‘Ben diyeyim denizle dağ arasında
Siz deyin ormanla çöl arasında
Başkaları desin şu ile bu arasında
Çok ile az arasında
Bir diyar...’
(Murathan Mungan, Anlatmanın Anahtarı adlı öyküden)
Notos edebiyat dergisi son sayısını felsefeye ayırmış. Yaptıkları soruşturma sonrasında günümüzde hâlâ etkisini sürdüren 100 felsefe metnini okurlarla paylaşmış. Birçok felsefeciyle söyleşiler yapılmış. İonna Kuçuradi ‘Felsefe, yaşananların temelindeki problemleri görerek onlar hakkında bilgi verir’ diyor.
‘Bir umut’ diyerek Brigitte Labbe’nin gençler için kaleme aldığı Çıtır Çıtır Felsefe serisini ve serinin en hassas kitaplarından biri olan ‘Küçükler ve Büyükler’i hatırlıyorum. Bu kitapta Labbe, küçüklerin maruz kalabileceği ‘cinsel taciz’e yer vererek çok cesur bir adım atmıştı. Aynı kitapta ‘Küçükler, güvenle büyümek için zamana ve deneyime ihtiyaç duyarlar’ diyordu Labbe.
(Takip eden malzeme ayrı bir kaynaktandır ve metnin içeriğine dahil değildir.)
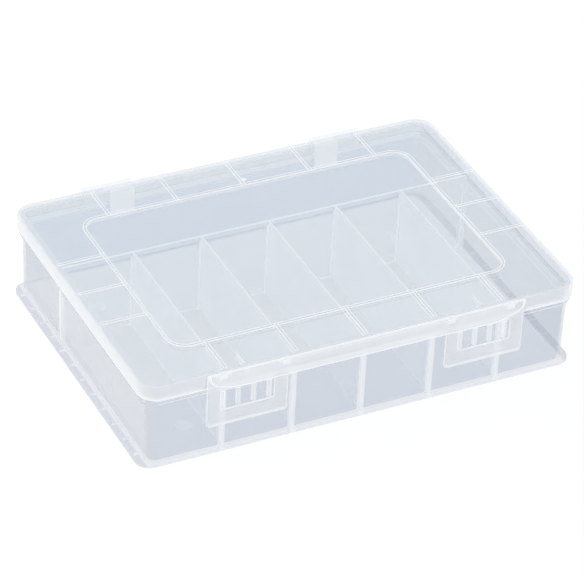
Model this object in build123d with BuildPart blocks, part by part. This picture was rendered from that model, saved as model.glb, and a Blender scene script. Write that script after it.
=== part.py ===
from build123d import *
from math import cos, radians, sin, tan
import os

# Compartment storage box of clear plastic: tray, hinged lid, front latch bar and slide-in dividers.
# X is the width, Y the depth with the back at +Y, Z is up. All sizes are in millimetres.
# The origin is the middle of the underside, on the surface that the box stands on.

os.makedirs("parts", exist_ok=True)

# Overall sizes of the closed box
lid_width = 300.0
lid_depth = 214.6
box_height = 62.6

# Lid
lid_corner_radius = 12.6
lid_plate = 2.0
lid_skirt_height = 11.4
lid_skirt_wall = 1.8
lid_edge_round = 1.5
panel_side_margin = 34.6
panel_front_margin = 33.2
panel_corner_radius = 11.0
panel_depth = 2.0
panel_plate = 1.8
top_rib_width = 2.4
top_rib_height = 0.5
side_rib_count = 3
side_rib_pitch = 34.6
guard_fin_thickness = 1.6
guard_fin_drop = 6.0
guard_fin_length = 13.0
guard_fin_gap = 1.0

# Tray
skirt_clearance = 0.4
rim_gap = 0.4
shoulder_side_step = 2.0
shoulder_front_step = 0.6
shoulder_height = 45.5
shoulder_chamfer = 0.5
bead_overhang = 1.2
bead_height = 3.4
bead_gap = 0.8
wall_thickness = 1.7
wall_draft = 0.8
foot_corner_radius = 7.0
floor_thickness = 2.0
floor_fillet = 1.0
flange_width = 5.6
flange_thickness = 1.8
flange_corner_radius = 10.0
foot_lip = 2.2
flange_rib_count = 12
flange_rib_pitch = 16.65
flange_rib_width = 1.4
flange_rib_height = 1.0
floor_disc_radius = 5.5
floor_disc_height = 0.4
floor_disc_side_margin = 34.5
floor_disc_front_margin = 26.0
floor_disc_back_margin = 41.0

# Dividers and their guides
columns = 6
back_row_depth = 65.9
long_divider_thickness = 1.8
cross_divider_thickness = 1.5
divider_lid_gap = 0.3
divider_side_play = 0.2
divider_end_gap = 0.3
divider_corner_gap = 0.4
guide_rib_width = 1.2
guide_rib_depth = 1.8
guide_top_gap = 3.0
small_guide_width = 0.7
small_guide_depth = 1.2

# Rear hinges
hinge_outer_edge = 100.0
hinge_half_width = 17.2
hinge_side_gap = 0.3
hinge_standoff = 4.0
hinge_rise = 1.5
hinge_barrel_radius = 3.4
hinge_pin_radius = 1.6
hinge_pin_play = 0.05
hinge_pin_length = 12.0
hinge_bracket_drop = 11.0
hinge_bracket_gap = 0.8
hinge_gusset_count = 2
hinge_gusset_width = 6.8
hinge_plate_thickness = 2.2
hinge_block_inset = 0.5
hinge_block_top_gap = 1.2
hinge_block_bevel = 3.0
hinge_block_clearance = 1.1

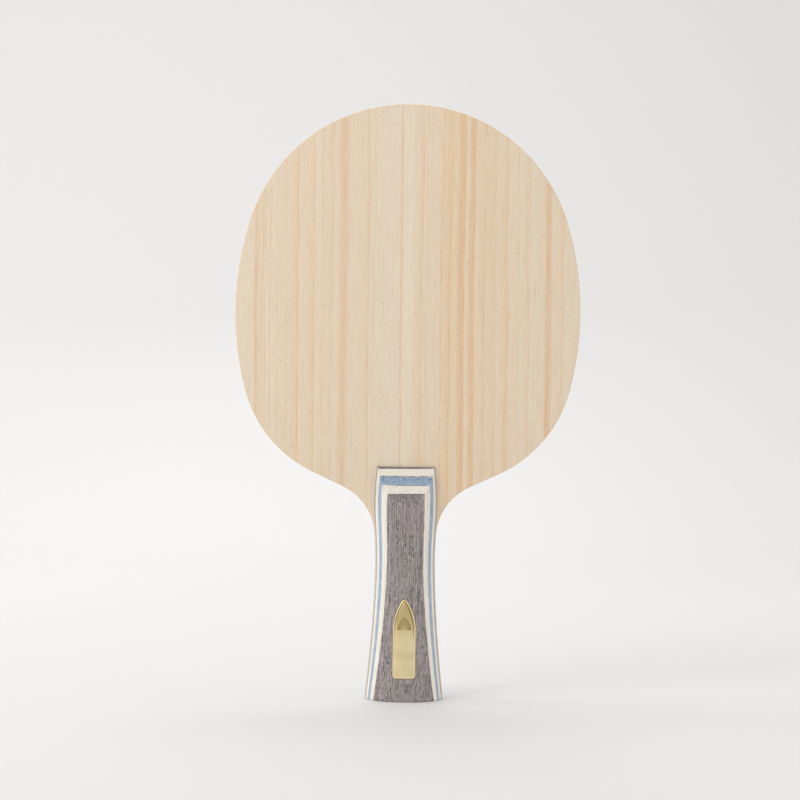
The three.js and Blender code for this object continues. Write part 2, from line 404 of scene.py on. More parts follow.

Ve ekliyordu: ‘Bunun için büyükler size yol gösterebilir.’
Teorik olarak çok anlamlı sözlerdi bunlar.
Ya pratik?
Bazen büyük dediğimiz bir devlet büyüğü anlamına gelebilir, bazen de bir abi, baba, anne, teyze, komşu. Önemli olansa ‘güç’ denilenin yarattığı karmaşanın ne olduğunu anlayabilmekte saklıdır sanki. Büyükler, hiç kuşku yok ki küçüklerden daha güçlüdür. En azından kas güçleri yönünden. Bu onlara (yine diyelim ki kas güçleri daha zayıf olan) küçükler karşısında dilediklerini yapma özgürlüğünü verir mi? Küçüklere karşı şiddet uygulama hakları var mıdır?
Daha net söylemek gerekirse: Çocuklara tecavüz edilen bir ülkede yaşıyoruz. Bu dibin dibi anlamına geliyor. Ancak, birçoğunun aksine bu sonuca şaşırmış falan değilim.
Çocuk gelinleri meşru kıldırmaya çalışan, buna göz yuman, yumduran, kadın cinayetlerini destekleyici bir torba laf üreten, kadını yasal anlamda tecavüzcüsüyle evlendiren, kadını küçümseyen, ona yuvayı yapan dişi kuş mertebesinden başka bir şeyi yakıştırmayan, yakıştıranı ahlaksız, namert sayan, gücü gücü olmayandan yana bir koz olarak kullanan (ve hep kullanmış olan) ataerkil bir sistemin içinde başka nereye varabilirdik ki?